During the Operation Burlao inquiry, an Italian gold-dealing racket used to launder the money was uncovered and their wares found to be made of copper, which has a significantly lower value than that of gold.
The dealers had set up two other companies which were not yet in function but which intended to buy up petrol stations – a total of 100 in two years – to expand their illicit trade.
As their own clients would have been running the service stations, they would have been able to drop petrol prices to such low levels that they would have taken most of their rivals' business away.
Within the same fraud network, Operation Reata led to the arrest of nine individuals accused of €11m in tax fraud.
This time, they did not try to offset the IVA, but simply did not declare it and, when sent letters requesting they do so, provided applications to postpone their declarations as well as forged papers – or, in some cases, disappeared off the radar.

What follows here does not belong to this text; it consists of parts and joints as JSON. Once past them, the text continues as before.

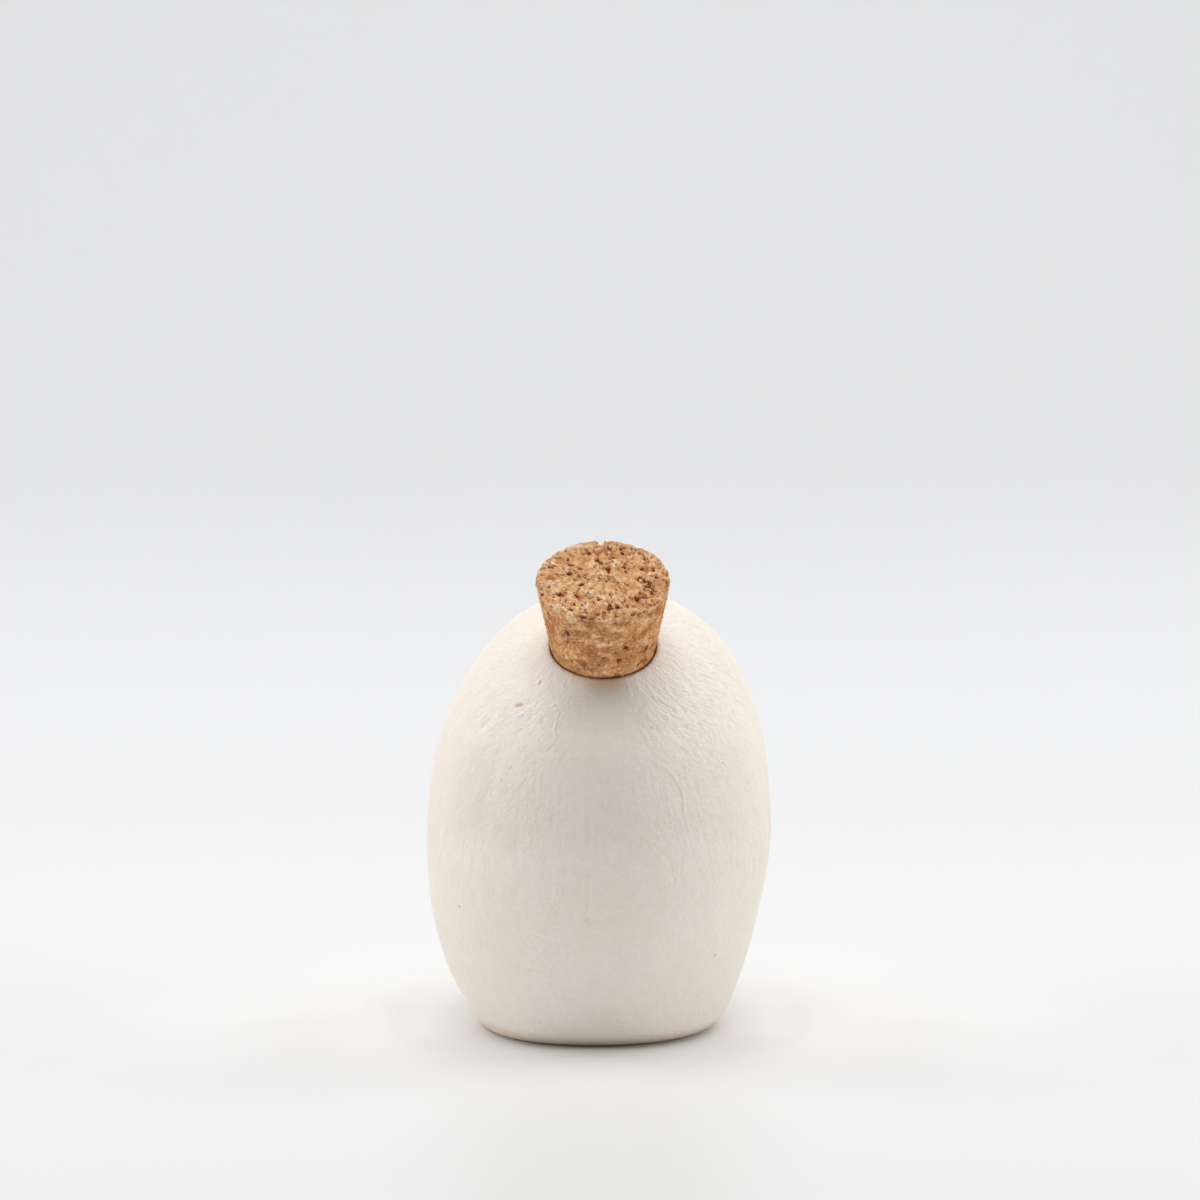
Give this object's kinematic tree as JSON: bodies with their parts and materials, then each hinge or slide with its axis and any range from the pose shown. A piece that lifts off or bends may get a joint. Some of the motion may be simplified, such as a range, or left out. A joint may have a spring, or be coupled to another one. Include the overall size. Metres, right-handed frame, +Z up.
{
  "type": "skull bottle",
  "caption": "Small hollow bisque ceramic bottle in the shape of a skull, with a flat base and a slanted neck on the crown closed by a tapered pull-out cork.",
  "frame": {"origin": "under the middle of the bounding box, on the surface that the bottle stands on", "axes": "+Z up, +Y the way the face looks, +X the skull's right; the neck slants back towards -Y"},
  "size_m": [0.0495, 0.0583, 0.0709],
  "materials": {
    "bisque": "matte",
    "cork": "matte"
  },
  "bodies": {
    "bottle": {"skull_body": "bisque"},
    "stopper": {"cork_stopper": "cork"}
  },
  "joints": [
    {"name": "stopper_slide", "type": "slide", "parent": "bottle", "child": "stopper", "axis": [0, -0.515, 0.8572], "range_m": [0, 0.03]}
  ]
}
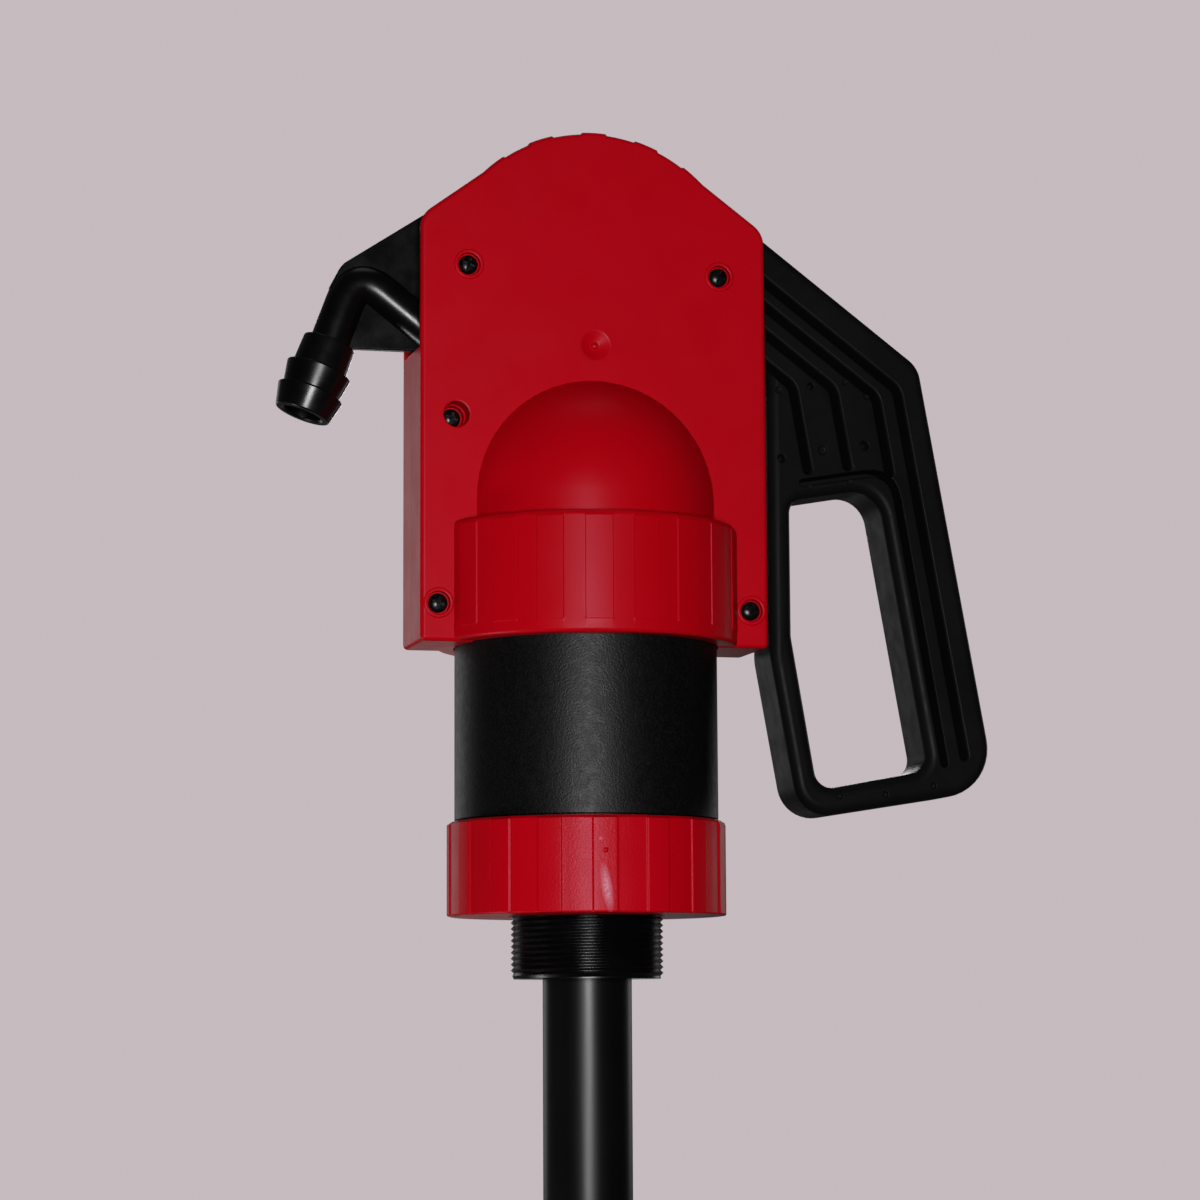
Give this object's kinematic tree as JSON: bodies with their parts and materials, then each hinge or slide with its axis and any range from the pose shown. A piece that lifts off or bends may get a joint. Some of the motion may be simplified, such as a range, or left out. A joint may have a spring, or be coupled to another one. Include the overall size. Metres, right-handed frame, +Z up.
{
  "type": "lever-action drum barrel pump",
  "caption": "Hand lever piston pump for a barrel: clamshell housing, threaded cylinder, hose-tail spout, bung thread and telescopic suction tube.",
  "frame": {"origin": "centre of the lower union nut's underside, where it seats on the drum's bung, on the pump axis", "axes": "+Z up along the pump axis, -Y out of the front cover with the screw heads, +X towards the operating lever, -X towards the spout"},
  "size_m": [0.288, 0.1204, 0.825],
  "materials": {
    "red_plastic": "semi-gloss moulded plastic",
    "lever_plastic": "satin glass-filled plastic",
    "moulded_black": "semi-gloss moulded plastic",
    "cylinder_plastic": "satin with a fine grain",
    "tube_plastic": "satin extruded pipe",
    "grey_plastic": "natural acetal",
    "seal_rubber": "nitrile rubber",
    "steel": "ground",
    "black_screw": "black oxide"
  },
  "bodies": {
    "pump": {"front_shell": "red_plastic", "back_shell": "red_plastic", "shell_screw_upper_left": "black_screw", "shell_screw_upper_right": "black_screw", "shell_screw_lower_left": "black_screw", "shell_screw_lower_right": "black_screw", "shell_screw_side_left": "black_screw", "pivot_sleeve": "steel", "cylinder": "cylinder_plastic", "cylinder_head": "moulded_black", "head_seal": "seal_rubber", "rod_seal": "seal_rubber", "gland_nut": "grey_plastic", "upper_nut": "red_plastic", "lower_nut": "red_plastic", "spout": "moulded_black", "spout_seal": "seal_rubber", "bung_adapter": "moulded_black", "adapter_seal": "seal_rubber", "inlet_valve_cage": "grey_plastic", "tube_seal": "seal_rubber", "suction_tube": "tube_plastic", "tube_ferrule": "moulded_black"},
    "lever": {"lever": "lever_plastic"},
    "piston": {"piston_rod": "steel", "rod_pin": "steel", "rod_pin_clip_front": "steel", "rod_pin_clip_back": "steel", "piston": "grey_plastic", "piston_seal": "seal_rubber", "piston_valve_stop": "grey_plastic", "piston_nut": "steel"},
    "piston_valve": {"piston_valve": "seal_rubber"},
    "inlet_valve": {"inlet_valve": "seal_rubber"},
    "lock_collar": {"lock_collar": "red_plastic"},
    "lower_tube": {"lower_tube": "tube_plastic", "tube_stop": "grey_plastic", "foot_strainer": "moulded_black"}
  },
  "joints": [
    {"name": "lever_pivot", "type": "hinge", "parent": "pump", "child": "lever", "pos_m": [0.051, 0, 0.2538], "axis": [0, -1, 0], "range_deg": [0, 65]},
    {"name": "piston_stroke", "type": "slide", "parent": "pump", "child": "piston", "axis": [0, 0, 1], "range_m": [-0.0651, 0.0001]},
    {"name": "piston_valve_lift", "type": "slide", "parent": "piston", "child": "piston_valve", "axis": [0, 0, 1], "range_m": [0, 0.003]},
    {"name": "inlet_valve_lift", "type": "slide", "parent": "pump", "child": "inlet_valve", "axis": [0, 0, 1], "range_m": [0, 0.003]},
    {"name": "lock_collar_turn", "type": "hinge", "parent": "pump", "child": "lock_collar", "pos_m": [0, 0, -0.478], "axis": [0, 0, 1], "range_deg": [0, 90]},
    {"name": "tube_telescope", "type": "slide", "parent": "pump", "child": "lower_tube", "axis": [0, 0, -1], "range_m": [0, 0.36]}
  ],
  "couplings": [
    {"joint": "piston_stroke", "follows": "lever_pivot", "m_per_rad": -0.057296}
  ]
}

Meanwhile, the con-artists set up other companies with different names, passing on their clients from the non-paying firm, but ensuring there was no other way of linking the new corporations with the old ones.

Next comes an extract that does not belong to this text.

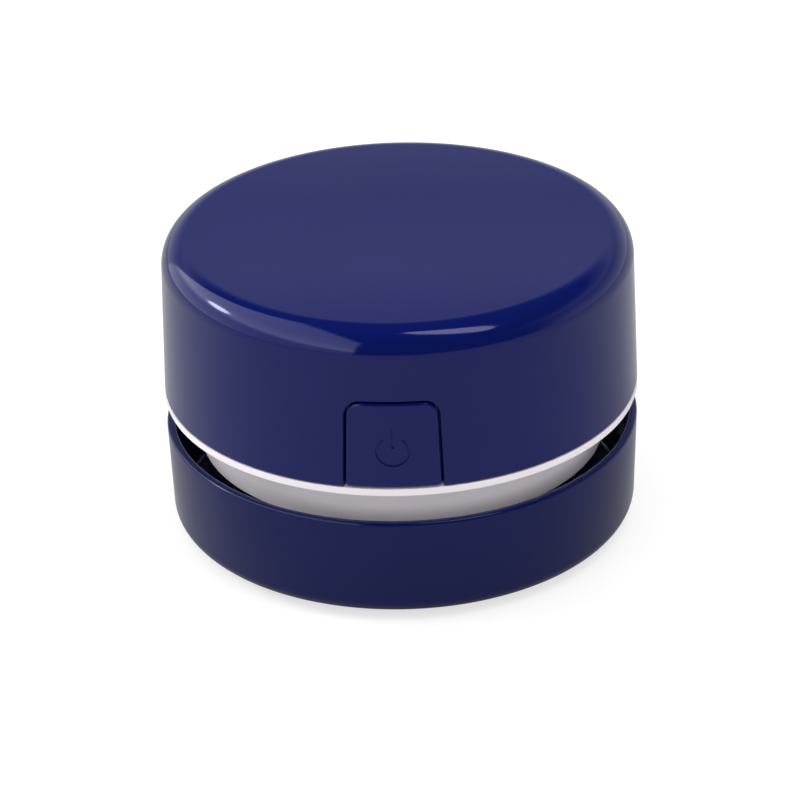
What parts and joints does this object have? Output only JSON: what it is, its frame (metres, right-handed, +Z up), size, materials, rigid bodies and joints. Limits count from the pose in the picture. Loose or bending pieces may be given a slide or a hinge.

The accused parties even doctored petrol and diesel to eke it out, potentially causing serious harm to vehicle engines.
They sold Diesel B as Diesel A and mixed fuel with water, which led to numerous complaints after cars became irreparably damaged, over 100 people arrested in 23 provinces and a total of €10m defrauded from customers and the tax authority.
Other tax-avoidance scams the UCO has linked to the petrol stations in question include Operation Bashnya in 2012, with €120m in unpaid duties; Operation Walkers in 2013, worth €100m, and Operation Zelote in 2015, totalling €15m.
Most of the illegal cash from the latest operation and those of the past five years was stashed in bank accounts abroad, making it harder to trace, especially as some countries' authorities refused to supply information under their data protection laws.
The UCO says it is still working on the long-running case and attempting to find a way to recover the remaining €141m.